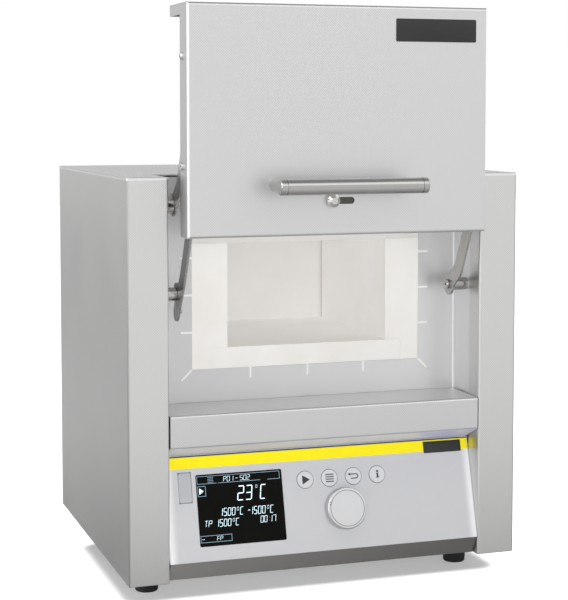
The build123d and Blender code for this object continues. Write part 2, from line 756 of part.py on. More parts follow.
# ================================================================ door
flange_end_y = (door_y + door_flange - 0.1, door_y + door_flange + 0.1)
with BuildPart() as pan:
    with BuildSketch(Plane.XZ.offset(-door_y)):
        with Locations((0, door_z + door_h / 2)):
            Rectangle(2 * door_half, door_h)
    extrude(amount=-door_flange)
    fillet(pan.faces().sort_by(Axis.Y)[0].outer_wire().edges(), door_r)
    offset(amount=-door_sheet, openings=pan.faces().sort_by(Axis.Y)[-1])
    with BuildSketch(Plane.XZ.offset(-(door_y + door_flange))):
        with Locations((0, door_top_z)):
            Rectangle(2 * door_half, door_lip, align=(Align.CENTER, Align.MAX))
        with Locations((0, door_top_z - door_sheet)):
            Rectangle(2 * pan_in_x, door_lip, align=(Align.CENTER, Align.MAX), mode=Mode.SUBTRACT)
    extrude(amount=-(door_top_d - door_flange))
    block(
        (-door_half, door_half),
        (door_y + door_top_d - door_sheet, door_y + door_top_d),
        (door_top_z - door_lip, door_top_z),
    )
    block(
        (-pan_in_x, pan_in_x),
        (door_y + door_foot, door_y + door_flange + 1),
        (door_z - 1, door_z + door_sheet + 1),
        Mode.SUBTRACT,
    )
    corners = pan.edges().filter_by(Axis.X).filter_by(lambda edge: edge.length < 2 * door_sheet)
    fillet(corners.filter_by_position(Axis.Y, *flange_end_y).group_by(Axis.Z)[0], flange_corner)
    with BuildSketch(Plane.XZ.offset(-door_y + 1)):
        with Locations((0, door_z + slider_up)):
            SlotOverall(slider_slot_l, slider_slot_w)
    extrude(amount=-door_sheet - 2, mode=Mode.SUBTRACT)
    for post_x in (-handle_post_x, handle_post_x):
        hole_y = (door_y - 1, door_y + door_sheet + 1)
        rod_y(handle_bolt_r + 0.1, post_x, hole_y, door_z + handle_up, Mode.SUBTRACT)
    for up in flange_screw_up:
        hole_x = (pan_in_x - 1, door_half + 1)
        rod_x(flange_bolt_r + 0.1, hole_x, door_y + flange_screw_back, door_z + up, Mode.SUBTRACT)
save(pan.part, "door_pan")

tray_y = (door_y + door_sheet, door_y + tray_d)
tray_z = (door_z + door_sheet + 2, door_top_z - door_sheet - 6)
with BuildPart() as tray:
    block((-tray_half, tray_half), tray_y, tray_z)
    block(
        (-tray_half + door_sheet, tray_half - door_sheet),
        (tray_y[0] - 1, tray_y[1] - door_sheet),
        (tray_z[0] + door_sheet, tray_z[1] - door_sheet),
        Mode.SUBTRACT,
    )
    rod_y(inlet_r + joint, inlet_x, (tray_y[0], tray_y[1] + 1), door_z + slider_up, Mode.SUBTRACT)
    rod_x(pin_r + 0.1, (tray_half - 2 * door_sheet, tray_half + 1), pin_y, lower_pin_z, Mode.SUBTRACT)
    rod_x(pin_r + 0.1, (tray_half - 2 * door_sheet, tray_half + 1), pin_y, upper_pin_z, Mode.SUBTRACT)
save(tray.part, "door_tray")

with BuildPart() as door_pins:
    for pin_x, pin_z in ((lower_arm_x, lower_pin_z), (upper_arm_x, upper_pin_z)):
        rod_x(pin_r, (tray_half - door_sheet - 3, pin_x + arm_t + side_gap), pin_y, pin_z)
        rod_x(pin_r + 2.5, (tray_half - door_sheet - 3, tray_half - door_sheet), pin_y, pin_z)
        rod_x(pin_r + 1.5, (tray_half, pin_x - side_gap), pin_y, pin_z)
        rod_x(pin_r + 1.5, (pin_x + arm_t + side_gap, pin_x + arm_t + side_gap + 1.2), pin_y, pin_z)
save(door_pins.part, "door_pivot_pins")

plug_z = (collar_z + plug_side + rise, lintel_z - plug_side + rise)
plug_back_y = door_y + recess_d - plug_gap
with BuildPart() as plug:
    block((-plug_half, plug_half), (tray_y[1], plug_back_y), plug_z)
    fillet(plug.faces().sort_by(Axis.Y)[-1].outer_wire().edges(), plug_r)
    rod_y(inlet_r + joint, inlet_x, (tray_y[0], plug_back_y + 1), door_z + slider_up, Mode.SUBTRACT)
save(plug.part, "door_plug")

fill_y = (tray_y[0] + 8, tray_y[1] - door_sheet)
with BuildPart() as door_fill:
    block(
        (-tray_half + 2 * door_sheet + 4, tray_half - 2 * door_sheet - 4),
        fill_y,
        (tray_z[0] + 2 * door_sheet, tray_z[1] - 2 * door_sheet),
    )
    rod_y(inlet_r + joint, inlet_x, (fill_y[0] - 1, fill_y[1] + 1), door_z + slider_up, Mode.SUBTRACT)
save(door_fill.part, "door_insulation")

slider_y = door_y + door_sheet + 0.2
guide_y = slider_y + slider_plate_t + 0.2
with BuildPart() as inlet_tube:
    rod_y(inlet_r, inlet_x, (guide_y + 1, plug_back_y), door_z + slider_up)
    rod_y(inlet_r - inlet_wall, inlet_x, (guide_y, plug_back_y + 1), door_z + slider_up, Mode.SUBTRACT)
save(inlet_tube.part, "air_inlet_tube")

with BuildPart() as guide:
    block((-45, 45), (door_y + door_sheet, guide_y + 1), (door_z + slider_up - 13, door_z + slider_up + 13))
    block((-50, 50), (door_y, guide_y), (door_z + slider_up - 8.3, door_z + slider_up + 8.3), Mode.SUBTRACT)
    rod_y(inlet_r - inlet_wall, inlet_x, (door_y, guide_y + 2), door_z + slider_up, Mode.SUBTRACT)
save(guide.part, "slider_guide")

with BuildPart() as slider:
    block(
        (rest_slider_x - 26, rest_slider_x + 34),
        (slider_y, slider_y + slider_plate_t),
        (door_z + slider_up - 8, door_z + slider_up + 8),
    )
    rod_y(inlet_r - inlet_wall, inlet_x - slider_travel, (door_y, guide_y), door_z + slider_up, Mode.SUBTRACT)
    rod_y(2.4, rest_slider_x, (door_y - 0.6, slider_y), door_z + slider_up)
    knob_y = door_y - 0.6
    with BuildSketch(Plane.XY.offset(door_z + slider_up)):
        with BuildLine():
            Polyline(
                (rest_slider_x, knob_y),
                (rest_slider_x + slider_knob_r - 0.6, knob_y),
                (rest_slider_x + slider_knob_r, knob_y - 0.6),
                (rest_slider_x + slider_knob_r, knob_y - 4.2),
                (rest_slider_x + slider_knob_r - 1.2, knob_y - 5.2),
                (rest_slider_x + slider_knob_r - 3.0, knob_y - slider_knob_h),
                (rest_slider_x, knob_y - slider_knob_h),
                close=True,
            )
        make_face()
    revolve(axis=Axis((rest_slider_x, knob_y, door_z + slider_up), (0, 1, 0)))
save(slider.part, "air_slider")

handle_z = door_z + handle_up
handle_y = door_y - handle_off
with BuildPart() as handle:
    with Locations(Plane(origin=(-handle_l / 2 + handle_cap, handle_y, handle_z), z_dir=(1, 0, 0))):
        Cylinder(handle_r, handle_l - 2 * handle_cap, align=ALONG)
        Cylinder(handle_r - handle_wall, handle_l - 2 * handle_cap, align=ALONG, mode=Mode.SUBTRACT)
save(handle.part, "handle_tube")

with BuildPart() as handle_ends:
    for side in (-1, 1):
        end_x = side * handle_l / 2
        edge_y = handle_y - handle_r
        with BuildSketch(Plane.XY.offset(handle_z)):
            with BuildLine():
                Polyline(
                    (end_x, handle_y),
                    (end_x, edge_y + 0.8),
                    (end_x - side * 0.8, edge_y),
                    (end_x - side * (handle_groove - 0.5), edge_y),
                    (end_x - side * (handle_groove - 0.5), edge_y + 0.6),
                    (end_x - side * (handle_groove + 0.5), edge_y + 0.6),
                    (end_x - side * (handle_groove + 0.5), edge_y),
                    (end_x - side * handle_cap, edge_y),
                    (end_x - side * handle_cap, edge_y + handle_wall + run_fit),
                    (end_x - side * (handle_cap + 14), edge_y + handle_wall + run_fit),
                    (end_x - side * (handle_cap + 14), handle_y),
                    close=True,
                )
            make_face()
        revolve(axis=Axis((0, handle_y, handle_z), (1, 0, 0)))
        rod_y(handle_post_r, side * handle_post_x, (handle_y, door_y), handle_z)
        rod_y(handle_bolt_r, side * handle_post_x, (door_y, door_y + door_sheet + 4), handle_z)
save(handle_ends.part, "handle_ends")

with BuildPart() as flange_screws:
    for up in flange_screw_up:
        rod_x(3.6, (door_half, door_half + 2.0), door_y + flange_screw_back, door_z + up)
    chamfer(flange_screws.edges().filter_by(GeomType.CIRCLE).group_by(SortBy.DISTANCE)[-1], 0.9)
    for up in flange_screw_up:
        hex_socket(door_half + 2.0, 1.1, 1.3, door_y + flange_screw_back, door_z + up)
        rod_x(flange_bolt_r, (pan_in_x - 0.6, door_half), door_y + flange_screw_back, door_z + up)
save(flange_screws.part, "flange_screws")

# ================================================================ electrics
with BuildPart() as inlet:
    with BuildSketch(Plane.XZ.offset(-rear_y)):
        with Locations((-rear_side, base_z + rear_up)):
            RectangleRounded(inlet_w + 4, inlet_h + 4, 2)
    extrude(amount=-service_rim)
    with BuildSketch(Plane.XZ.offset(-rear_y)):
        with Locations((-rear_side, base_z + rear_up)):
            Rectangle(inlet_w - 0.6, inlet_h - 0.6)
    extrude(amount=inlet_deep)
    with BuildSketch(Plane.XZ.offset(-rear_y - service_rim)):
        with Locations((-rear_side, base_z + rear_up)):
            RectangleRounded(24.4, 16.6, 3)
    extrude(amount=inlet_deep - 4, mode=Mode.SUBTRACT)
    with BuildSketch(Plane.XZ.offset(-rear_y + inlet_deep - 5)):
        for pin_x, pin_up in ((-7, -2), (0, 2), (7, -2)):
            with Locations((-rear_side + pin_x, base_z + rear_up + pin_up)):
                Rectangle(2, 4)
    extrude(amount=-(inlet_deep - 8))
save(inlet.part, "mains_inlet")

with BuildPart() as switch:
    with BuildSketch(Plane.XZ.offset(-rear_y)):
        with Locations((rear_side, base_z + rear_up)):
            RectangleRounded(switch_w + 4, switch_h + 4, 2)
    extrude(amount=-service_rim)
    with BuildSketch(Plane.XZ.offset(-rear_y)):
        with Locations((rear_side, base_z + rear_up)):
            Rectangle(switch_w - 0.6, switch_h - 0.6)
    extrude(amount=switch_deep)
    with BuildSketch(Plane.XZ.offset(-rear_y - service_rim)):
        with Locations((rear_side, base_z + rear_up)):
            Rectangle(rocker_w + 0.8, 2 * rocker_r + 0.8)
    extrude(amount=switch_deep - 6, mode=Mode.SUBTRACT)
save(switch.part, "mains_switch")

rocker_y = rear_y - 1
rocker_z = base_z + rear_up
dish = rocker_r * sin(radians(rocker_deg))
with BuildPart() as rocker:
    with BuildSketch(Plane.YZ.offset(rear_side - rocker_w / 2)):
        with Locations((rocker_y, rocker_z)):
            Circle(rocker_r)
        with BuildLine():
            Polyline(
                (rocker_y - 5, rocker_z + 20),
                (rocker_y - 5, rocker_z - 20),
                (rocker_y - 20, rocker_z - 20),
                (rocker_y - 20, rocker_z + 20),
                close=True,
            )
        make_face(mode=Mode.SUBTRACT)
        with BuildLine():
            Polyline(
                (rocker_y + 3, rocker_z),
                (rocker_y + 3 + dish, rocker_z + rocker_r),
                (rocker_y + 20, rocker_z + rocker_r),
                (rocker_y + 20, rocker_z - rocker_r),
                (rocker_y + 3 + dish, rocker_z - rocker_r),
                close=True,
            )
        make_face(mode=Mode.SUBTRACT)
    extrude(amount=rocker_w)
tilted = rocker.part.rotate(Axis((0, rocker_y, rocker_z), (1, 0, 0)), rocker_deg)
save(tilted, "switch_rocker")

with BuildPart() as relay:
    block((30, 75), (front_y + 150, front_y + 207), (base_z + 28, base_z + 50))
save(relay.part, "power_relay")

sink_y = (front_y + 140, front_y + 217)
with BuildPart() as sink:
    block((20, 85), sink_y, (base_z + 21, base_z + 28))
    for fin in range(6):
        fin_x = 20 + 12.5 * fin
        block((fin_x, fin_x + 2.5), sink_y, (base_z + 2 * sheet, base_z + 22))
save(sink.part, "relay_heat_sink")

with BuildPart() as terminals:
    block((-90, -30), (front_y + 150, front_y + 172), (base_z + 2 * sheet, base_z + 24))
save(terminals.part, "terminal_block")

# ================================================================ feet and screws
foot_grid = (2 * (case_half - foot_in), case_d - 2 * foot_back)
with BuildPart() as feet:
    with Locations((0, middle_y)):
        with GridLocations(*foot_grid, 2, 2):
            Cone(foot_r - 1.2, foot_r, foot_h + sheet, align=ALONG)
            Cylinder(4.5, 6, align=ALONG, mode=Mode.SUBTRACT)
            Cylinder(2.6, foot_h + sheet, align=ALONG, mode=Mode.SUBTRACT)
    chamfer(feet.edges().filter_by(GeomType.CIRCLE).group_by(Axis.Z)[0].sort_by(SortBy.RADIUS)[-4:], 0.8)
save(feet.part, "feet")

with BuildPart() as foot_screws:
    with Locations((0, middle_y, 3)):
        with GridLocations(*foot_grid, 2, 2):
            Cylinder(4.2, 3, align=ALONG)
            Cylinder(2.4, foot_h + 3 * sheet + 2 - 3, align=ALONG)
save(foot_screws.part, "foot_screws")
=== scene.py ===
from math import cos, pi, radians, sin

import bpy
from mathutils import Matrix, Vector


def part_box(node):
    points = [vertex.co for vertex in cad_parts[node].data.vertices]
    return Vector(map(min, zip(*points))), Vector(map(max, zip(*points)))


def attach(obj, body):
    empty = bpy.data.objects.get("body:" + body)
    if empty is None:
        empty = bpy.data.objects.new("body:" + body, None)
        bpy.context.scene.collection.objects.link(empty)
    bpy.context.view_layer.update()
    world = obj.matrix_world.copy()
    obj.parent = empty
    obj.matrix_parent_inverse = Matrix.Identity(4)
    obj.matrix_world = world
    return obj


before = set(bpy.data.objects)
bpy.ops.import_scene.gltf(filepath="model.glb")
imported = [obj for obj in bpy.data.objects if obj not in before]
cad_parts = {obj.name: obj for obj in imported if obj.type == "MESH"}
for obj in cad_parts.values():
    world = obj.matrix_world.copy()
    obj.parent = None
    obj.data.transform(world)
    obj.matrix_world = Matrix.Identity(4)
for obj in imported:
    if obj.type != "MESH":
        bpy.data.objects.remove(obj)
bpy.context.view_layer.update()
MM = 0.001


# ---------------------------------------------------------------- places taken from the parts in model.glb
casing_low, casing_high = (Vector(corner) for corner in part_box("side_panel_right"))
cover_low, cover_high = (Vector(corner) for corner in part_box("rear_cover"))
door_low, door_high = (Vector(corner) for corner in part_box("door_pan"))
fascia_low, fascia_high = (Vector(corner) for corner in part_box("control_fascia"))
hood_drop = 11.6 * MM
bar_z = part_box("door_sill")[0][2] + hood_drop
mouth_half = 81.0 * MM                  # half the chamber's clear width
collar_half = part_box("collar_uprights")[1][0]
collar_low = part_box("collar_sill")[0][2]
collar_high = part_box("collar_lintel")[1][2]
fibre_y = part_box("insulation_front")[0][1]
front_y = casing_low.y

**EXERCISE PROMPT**
Extract every line above that contains the word "update".

**THE SOLUTION**
    bpy.context.view_layer.update()
bpy.context.view_layer.update()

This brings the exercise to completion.